[Begin MATERIAL PROVIDED]

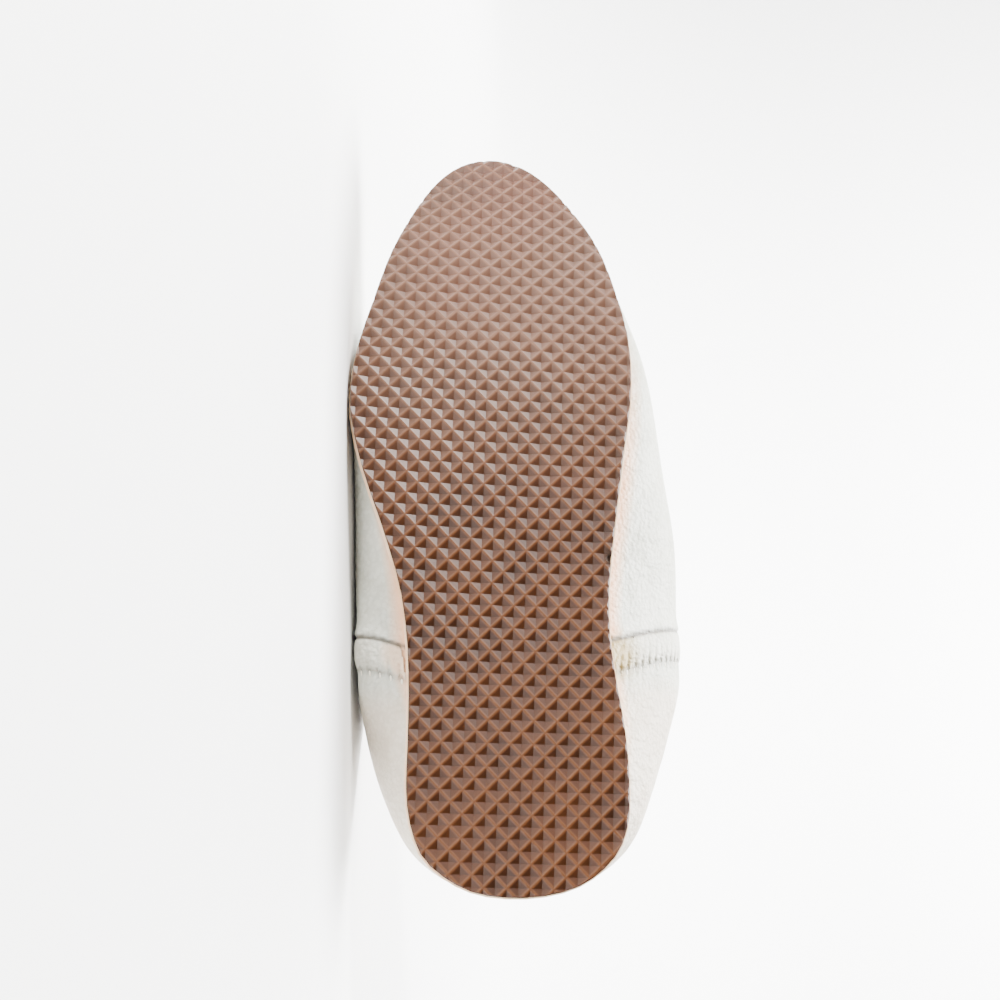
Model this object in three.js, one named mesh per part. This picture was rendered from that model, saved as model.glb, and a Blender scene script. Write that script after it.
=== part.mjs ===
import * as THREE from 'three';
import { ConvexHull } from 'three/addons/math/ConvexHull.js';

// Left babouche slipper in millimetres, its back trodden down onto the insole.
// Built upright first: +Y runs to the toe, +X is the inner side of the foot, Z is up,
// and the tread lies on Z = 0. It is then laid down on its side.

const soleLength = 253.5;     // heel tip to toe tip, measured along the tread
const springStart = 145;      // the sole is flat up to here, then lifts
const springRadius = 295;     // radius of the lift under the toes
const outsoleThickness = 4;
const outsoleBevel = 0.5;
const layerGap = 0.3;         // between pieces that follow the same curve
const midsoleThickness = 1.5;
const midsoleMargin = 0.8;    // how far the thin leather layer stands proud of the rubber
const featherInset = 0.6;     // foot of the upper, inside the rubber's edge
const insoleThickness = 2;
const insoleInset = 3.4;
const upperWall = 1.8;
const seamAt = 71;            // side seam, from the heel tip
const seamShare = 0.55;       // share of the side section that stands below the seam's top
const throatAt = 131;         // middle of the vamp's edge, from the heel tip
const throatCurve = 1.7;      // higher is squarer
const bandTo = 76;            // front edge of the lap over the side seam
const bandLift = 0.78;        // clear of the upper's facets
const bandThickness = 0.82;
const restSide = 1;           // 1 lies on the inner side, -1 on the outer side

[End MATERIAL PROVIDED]

Exactly as they appear, please write out the lines from the opening of the listing above down to the line containing "on its side.", with both end lines included.

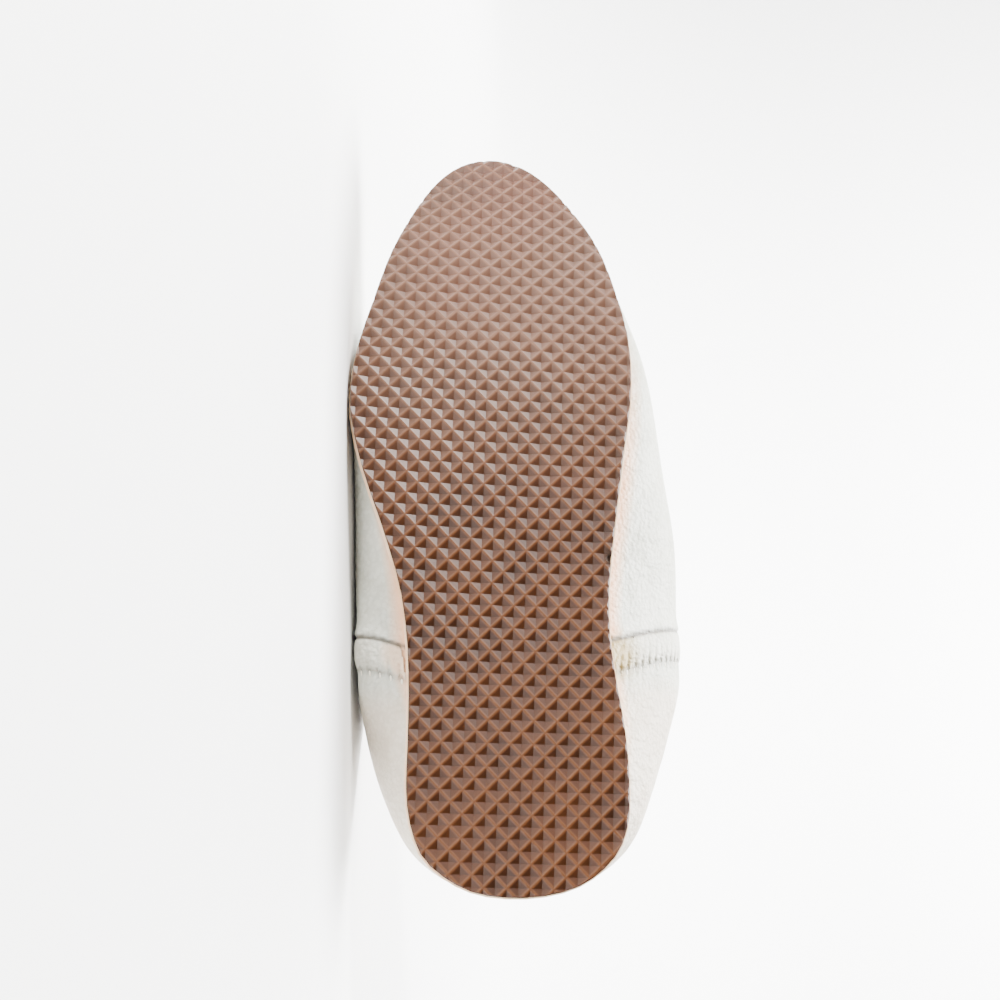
Model this object in three.js, one named mesh per part. This picture was rendered from that model, saved as model.glb, and a Blender scene script. Write that script after it.
=== part.mjs ===
import * as THREE from 'three';
import { ConvexHull } from 'three/addons/math/ConvexHull.js';

// Left babouche slipper in millimetres, its back trodden down onto the insole.
// Built upright first: +Y runs to the toe, +X is the inner side of the foot, Z is up,
// and the tread lies on Z = 0. It is then laid down on its side.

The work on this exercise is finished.